* _Your task_: Wherever the word "between" turns up in a line of the entries, copy that line.

###

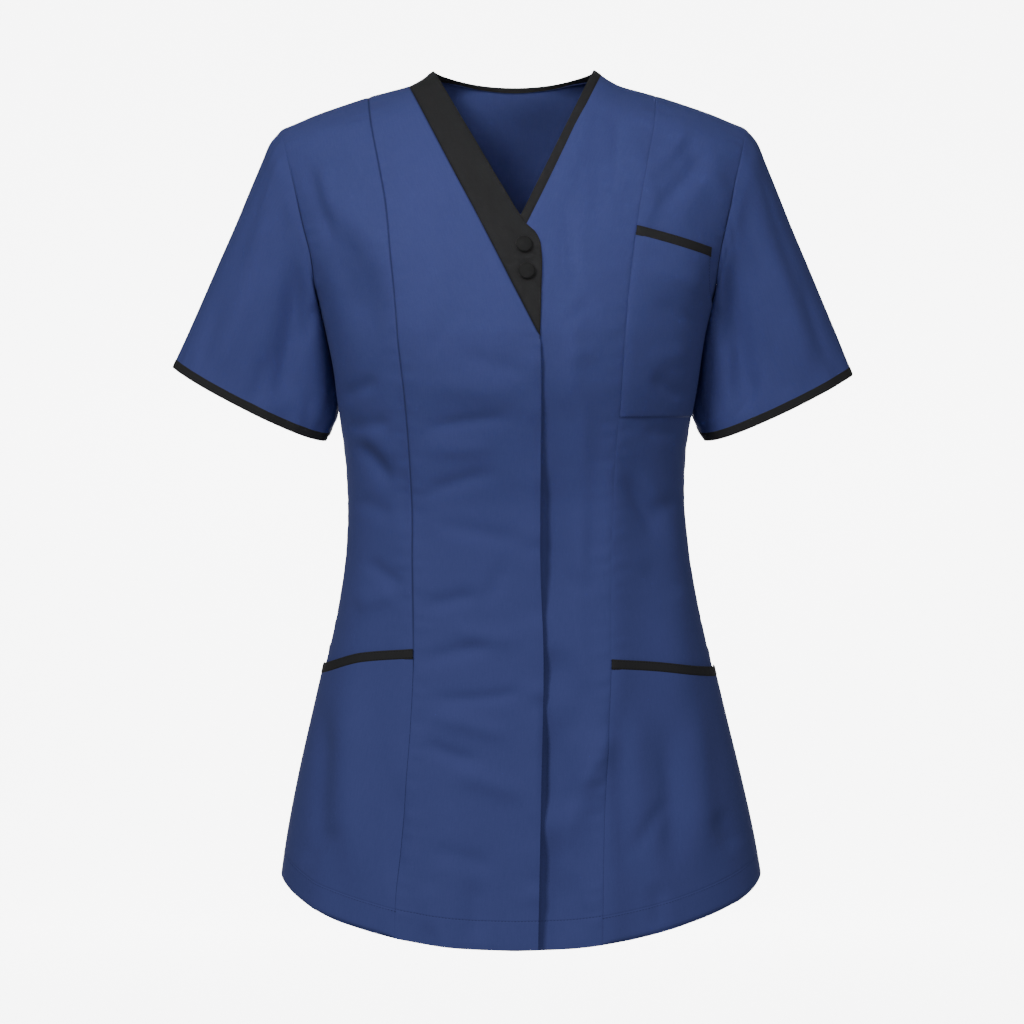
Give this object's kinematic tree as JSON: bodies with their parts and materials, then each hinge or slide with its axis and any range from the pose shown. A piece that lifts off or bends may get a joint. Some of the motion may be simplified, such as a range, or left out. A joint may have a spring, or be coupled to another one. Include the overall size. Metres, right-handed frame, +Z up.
{
  "type": "beautician tunic",
  "caption": "Short-sleeved women's beautician tunic with V neck, wide contrast neck band, lapped front, princess seams, chest pocket and hip pockets, filled out as worn.",
  "frame": {"origin": "midway between the two points where the neck meets the shoulder seams, on the neck line", "axes": "+Z up along the wearer, +X to the wearer's left, +Y to the wearer's back"},
  "size_m": [0.5795, 0.2676, 0.7292],
  "materials": {
    "cloth_blue": "matt polyester-cotton poplin, mid navy blue",
    "trim_black": "matt black polyester-cotton trim",
    "button_black": "black cloth-covered dome button"
  },
  "bodies": {
    "root": {"front_centre_right": "cloth_blue", "front_centre_left": "cloth_blue", "front_side_right": "cloth_blue", "front_side_left": "cloth_blue", "back": "cloth_blue", "sleeve_right": "cloth_blue", "sleeve_left": "cloth_blue", "neck_band": "trim_black", "neck_binding": "trim_black", "sleeve_binding_right": "trim_black", "sleeve_binding_left": "trim_black", "pocket_chest": "cloth_blue", "pocket_chest_binding": "trim_black", "pocket_hip_right": "cloth_blue", "pocket_hip_right_binding": "trim_black", "pocket_hip_left": "cloth_blue", "pocket_hip_left_binding": "trim_black", "button_upper": "button_black", "button_lower": "button_black"}
  },
  "joints": []
}
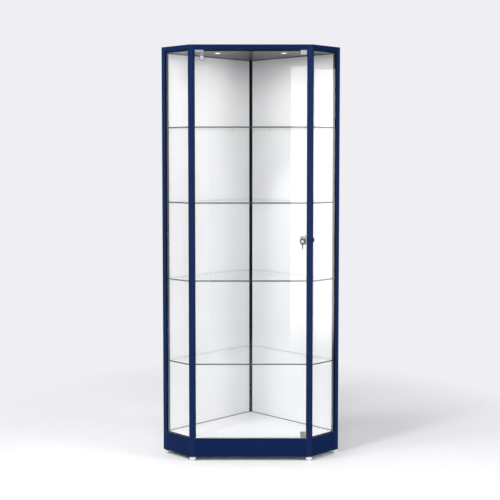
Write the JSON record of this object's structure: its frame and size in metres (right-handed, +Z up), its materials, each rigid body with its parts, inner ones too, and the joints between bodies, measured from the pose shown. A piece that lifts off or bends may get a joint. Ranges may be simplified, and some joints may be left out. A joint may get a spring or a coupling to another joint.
{
  "type": "corner display cabinet",
  "caption": "Tall five-sided glass display cabinet for a room corner, with a navy metal frame, glass shelves, a lockable hinged glass door and ceiling downlights.",
  "frame": {"origin": "on the floor, at the middle of the whole object's box seen from above", "axes": "+Z up, +Y from the door towards the rear corner, +X to the right of someone facing the door"},
  "size_m": [0.8598, 0.603, 1.98],
  "materials": {
    "navy_paint": "satin powder coat",
    "white_board": "white melamine-faced board",
    "grey_board": "grey laminate-faced board",
    "clear_glass": "clear toughened glass",
    "shelf_glass": "clear glass with green polished edges",
    "black_rubber": "matt",
    "black_plastic": "matt",
    "white_plastic": "gloss",
    "clear_plastic": "clear gloss",
    "satin_aluminium": "satin anodised",
    "chrome": "polished",
    "steel": "brushed",
    "black_steel": "black lacquer",
    "lamp_lens": "frosted, lit"
  },
  "bodies": {
    "cabinet": {"front_post_left": "navy_paint", "front_post_right": "navy_paint", "outer_post_left": "navy_paint", "outer_post_right": "navy_paint", "rear_post": "navy_paint", "top_rail_front": "navy_paint", "top_rail_side_left": "navy_paint", "top_rail_side_right": "navy_paint", "top_rail_back_left": "navy_paint", "top_rail_back_right": "navy_paint", "plinth_front": "navy_paint", "plinth_side_left": "navy_paint", "plinth_side_right": "navy_paint", "plinth_back_left": "navy_paint", "plinth_back_right": "navy_paint", "top_cover": "navy_paint", "deck_panel": "white_board", "back_panel_left": "white_board", "back_panel_right": "white_board", "ceiling_panel": "grey_board", "rear_corner_trim": "black_plastic", "side_glass_left": "clear_glass", "side_glass_right": "clear_glass", "side_glass_gaskets": "black_rubber", "door_seals": "black_rubber", "post_return_strips": "satin_aluminium", "glass_shelf_1": "shelf_glass", "glass_shelf_2": "shelf_glass", "glass_shelf_3": "shelf_glass", "glass_shelf_4": "shelf_glass", "shelf_supports": "clear_plastic", "magnetic_catches": "white_plastic", "pivot_blocks": "steel", "lock_keeper": "black_steel", "downlight_bezels": "white_plastic", "downlight_lenses": "lamp_lens", "downlight_housings": "satin_aluminium", "led_driver": "black_plastic", "power_inlet": "black_plastic", "lamp_leads": "black_plastic", "cover_screws": "navy_paint", "foot_inserts": "black_plastic"},
    "door": {"door_glass": "clear_glass", "hinge_top_shoe": "steel", "hinge_top_cap": "chrome", "hinge_bottom_shoe": "steel", "strike_clips": "steel", "lock_case": "chrome", "lock_back_plate": "steel", "lock_ring_nut": "steel"},
    "lock_barrel": {"lock_plug": "steel", "lock_cam": "steel", "key": "steel"},
    "ring": {"key_ring": "steel"},
    "spare": {"spare_key": "steel"},
    "foot_front_left": {"foot_front_left": "steel"},
    "foot_front_right": {"foot_front_right": "steel"},
    "foot_outer_left": {"foot_outer_left": "steel"},
    "foot_outer_right": {"foot_outer_right": "steel"},
    "foot_rear": {"foot_rear": "steel"}
  },
  "joints": [
    {"name": "door_swing", "type": "hinge", "parent": "cabinet", "child": "door", "pos_m": [-0.2545, -0.26335, 0.11], "axis": [0, 0, -1], "range_deg": [0, 100]},
    {"name": "lock_turn", "type": "hinge", "parent": "door", "child": "lock_barrel", "pos_m": [0.2446, -0.27585, 1.0695], "axis": [0, -1, 0], "range_deg": [0, 90]},
    {"name": "ring_swing", "type": "hinge", "parent": "lock_barrel", "child": "ring", "pos_m": [0.2446, -0.294, 1.0695], "axis": [-1, 0, 0], "range_deg": [-10, 70]},
    {"name": "spare_key_swing", "type": "hinge", "parent": "ring", "child": "spare", "pos_m": [0.2446, -0.294, 1.0445], "axis": [-1, 0, 0], "range_deg": [-10, 60]},
    {"name": "foot_front_left_height", "type": "slide", "parent": "cabinet", "child": "foot_front_left", "axis": [0, 0, -1], "range_m": [0, 0.012]},
    {"name": "foot_front_right_height", "type": "slide", "parent": "cabinet", "child": "foot_front_right", "axis": [0, 0, -1], "range_m": [0, 0.012]},
    {"name": "foot_outer_left_height", "type": "slide", "parent": "cabinet", "child": "foot_outer_left", "axis": [0, 0, -1], "range_m": [0, 0.012]},
    {"name": "foot_outer_right_height", "type": "slide", "parent": "cabinet", "child": "foot_outer_right", "axis": [0, 0, -1], "range_m": [0, 0.012]},
    {"name": "foot_rear_height", "type": "slide", "parent": "cabinet", "child": "foot_rear", "axis": [0, 0, -1], "range_m": [0, 0.012]}
  ]
}
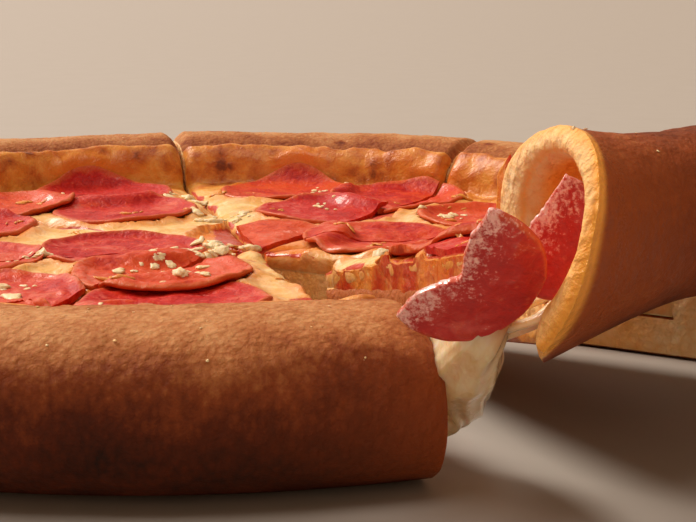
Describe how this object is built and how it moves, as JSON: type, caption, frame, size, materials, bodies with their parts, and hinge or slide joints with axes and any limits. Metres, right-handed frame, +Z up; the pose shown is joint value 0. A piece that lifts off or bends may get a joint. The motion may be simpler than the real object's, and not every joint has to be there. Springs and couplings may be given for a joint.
{
  "type": "stuffed crust pizza",
  "caption": "Round pepperoni pizza with a thick cheese-filled rim, cut into wedges, one of them drawn outwards and joined by stretched cheese.",
  "frame": {"origin": "under the middle of the whole object's box, on the surface it rests on", "axes": "+Z up; -Y towards the front, where the drawn-out wedge's cut end faces; +Y along the longest extent"},
  "size_m": [0.3038, 0.3225, 0.0595],
  "materials": {
    "baked_dough": "baked, fine-grained, matt",
    "melted_cheese": "oily, golden with browned spots",
    "stretched_cheese": "smooth, moist, ivory",
    "pepperoni": "oily, marbled red"
  },
  "bodies": {
    "root": {"draped_pepperoni": "pepperoni", "mouth_pepperoni": "pepperoni", "slice_1_cheese": "melted_cheese", "slice_1_dough": "baked_dough", "slice_1_filling": "stretched_cheese", "slice_1_pepperoni_1": "pepperoni", "slice_1_pepperoni_2": "pepperoni", "slice_1_pepperoni_3": "pepperoni", "slice_2_cheese": "melted_cheese", "slice_2_dough": "baked_dough", "slice_2_filling": "stretched_cheese", "slice_2_pepperoni_1": "pepperoni", "slice_2_pepperoni_2": "pepperoni", "slice_2_pepperoni_3": "pepperoni", "slice_3_cheese": "melted_cheese", "slice_3_dough": "baked_dough", "slice_3_filling": "stretched_cheese", "slice_3_pepperoni_1": "pepperoni", "slice_3_pepperoni_2": "pepperoni", "slice_3_pepperoni_3": "pepperoni", "slice_4_cheese": "melted_cheese", "slice_4_dough": "baked_dough", "slice_4_filling": "stretched_cheese", "slice_4_pepperoni_1": "pepperoni", "slice_4_pepperoni_2": "pepperoni", "slice_4_pepperoni_3": "pepperoni", "slice_4_pepperoni_4": "pepperoni", "slice_5_cheese": "melted_cheese", "slice_5_dough": "baked_dough", "slice_5_filling": "stretched_cheese", "slice_5_pepperoni_1": "pepperoni", "slice_5_pepperoni_2": "pepperoni", "slice_5_pepperoni_3": "pepperoni", "slice_6_cheese": "melted_cheese", "slice_6_dough": "baked_dough", "slice_6_filling": "stretched_cheese", "slice_6_pepperoni_1": "pepperoni", "slice_6_pepperoni_2": "pepperoni", "slice_6_pepperoni_3": "pepperoni", "slice_6_pepperoni_4": "pepperoni", "slice_7_cheese": "melted_cheese", "slice_7_dough": "baked_dough", "slice_7_filling": "stretched_cheese", "slice_7_pepperoni_1": "pepperoni", "slice_7_pepperoni_2": "pepperoni", "slice_7_pepperoni_3": "pepperoni", "slice_7_pepperoni_4": "pepperoni", "slice_7_pepperoni_5": "pepperoni", "slice_7_pepperoni_6": "pepperoni", "slice_8_cheese": "melted_cheese", "slice_8_dough": "baked_dough", "slice_8_filling": "stretched_cheese", "slice_8_pepperoni_1": "pepperoni", "slice_8_pepperoni_2": "pepperoni", "slice_8_pepperoni_3": "pepperoni", "slice_8_pepperoni_4": "pepperoni", "slice_8_pepperoni_5": "pepperoni", "stretched_cheese": "stretched_cheese"}
  },
  "joints": []
}
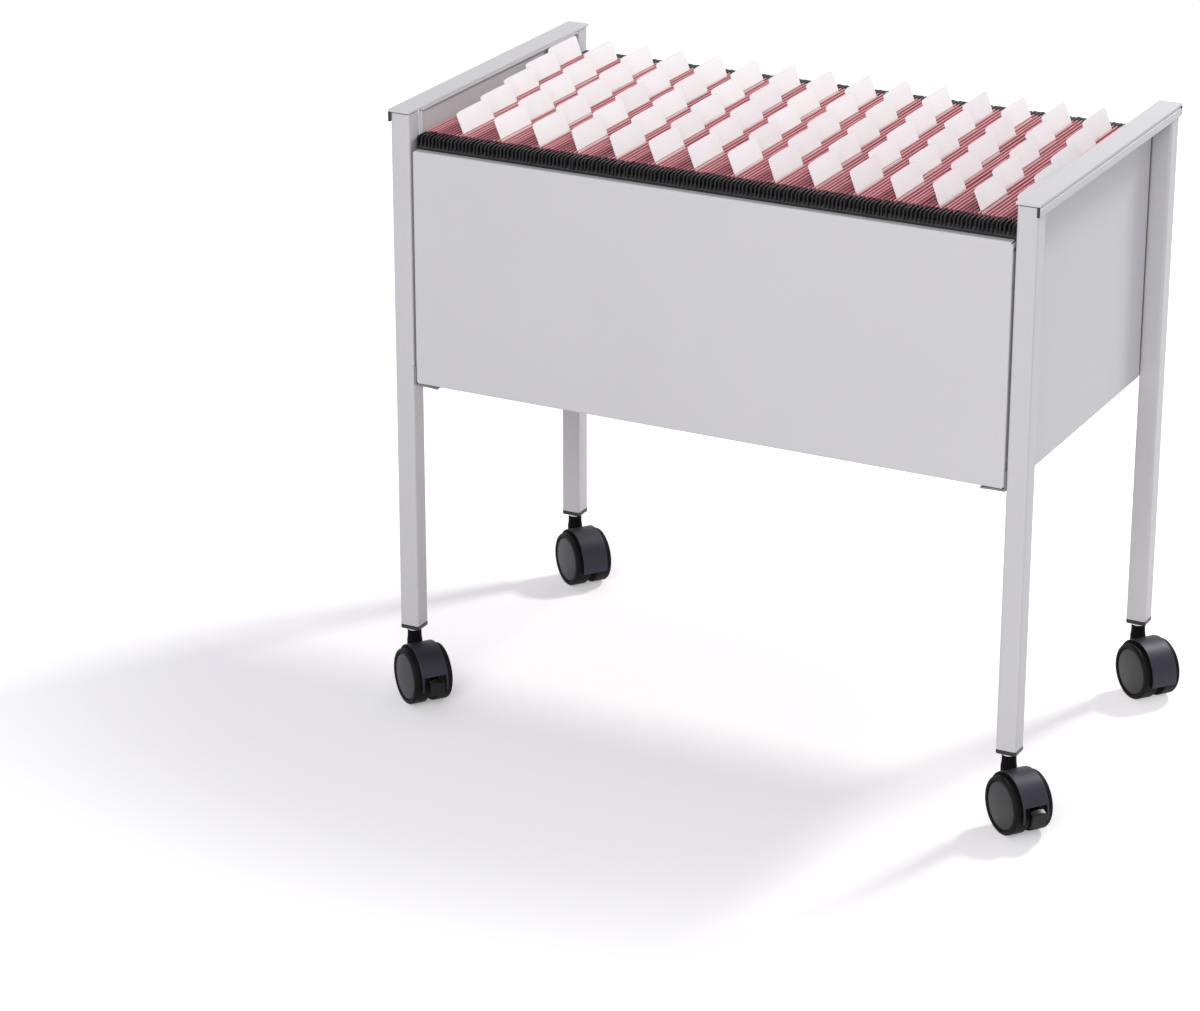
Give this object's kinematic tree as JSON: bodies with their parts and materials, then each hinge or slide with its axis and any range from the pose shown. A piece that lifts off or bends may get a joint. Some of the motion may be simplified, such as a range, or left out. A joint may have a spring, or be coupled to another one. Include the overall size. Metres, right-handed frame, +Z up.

###

* _Written solution_:
  "frame": {"origin": "midway between the two points where the neck meets the shoulder seams, on the neck line", "axes": "+Z up along the wearer, +X to the wearer's left, +Y to the wearer's back"},
Write the JSON record of this object's structure: its frame and size in metres (right-handed, +Z up), its materials, each rigid body with its parts, inner ones too, and the joints between bodies, measured from the pose shown. A piece that lifts off or bends may get a joint. Ranges may be simplified, and some joints may be left out. A joint may get a spring or a coupling to another joint.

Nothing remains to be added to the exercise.